SC is a poor state, and most people here are shoved down on the lower part of the wealth distribution. Our wealthy people are poorer than their contemporaries in more affluent areas within the US, as are the other economic classes within the state.
Capitalism, by its nature, redistributes the wealth generated by producers and consumers to investors. People on the lower part of the distribution have a poor chance to become wealthy. Wealthy people have a relatively low chance of becoming poor. The greater the wealth inequality in the society, the less likely that poor will become wealthy, or vice versa.
Since capitalism is inherently unfair to begin with (I can prove this using statistically equal people within a model economy that always generates the previously mentioned distribution of wealth), it is only fair to compensate by using counter taxation. Also, the distribution can be flattened using re-distributive taxation aimed at benefiting the bottom eighty percent of the population rather than using re-distributive taxation to benefit an already super wealthy elite.
Although we can never eliminate the unfairness of capitalism, we can certainly mitigate its adverse effects. The same shaped wealth distribution has to develop, but the people occupying slots within the distribution doesn't have to remain the same. For example, society may deem it necessary to give young people just starting out tax breaks in order to get established.
SC is at the bottom, so to me it makes sense to concentrate on getting every federal dollar possible. I'd like to see a federal flat tax on wealth that is in part distributed in equal measure across the population, and in part used to run the federal government, which in turn would grant subsidies to the states based on their populations. That way the denizens of poor states such as ours would have a much better chance to succeed, and America as a whole could offer decent housing, education, and healthcare for all.

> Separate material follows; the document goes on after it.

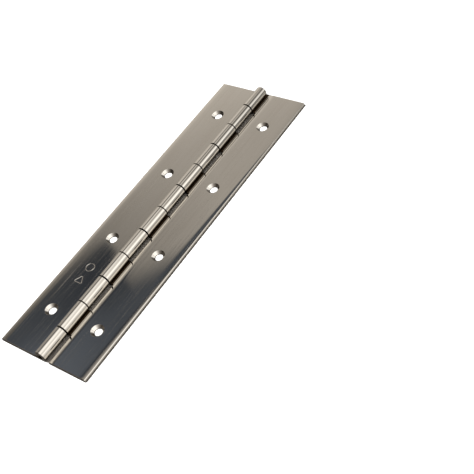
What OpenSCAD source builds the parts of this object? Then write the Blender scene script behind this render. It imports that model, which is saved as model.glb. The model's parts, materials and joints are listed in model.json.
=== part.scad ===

Posted by: Mark Whittington | Apr 6, 2006 8:48:08 PM
I forgot to mention that in my tax system, all other taxes would be eliminated save for the wealth tax. No more property taxes-no more sales taxes.
Posted by: Mark Whittington | Apr 6, 2006 8:53:35 PM
Here, here!
Don't you love it when he goes all Reed Richards/Adolph Heinrich Gotthelf Wagner?
I can hear the elephants (with Dr. Dave Doom and General Lee both mounted atop) stampeding from the distance to assault the walls of that wealth tax elimination, however.
Posted by: Capital A | Apr 6, 2006 9:10:20 PM
"Can't we also agree that smokers are being unfairly targeted?"
No.
I'm for Scandinavian/Canadian type socialism, anyway.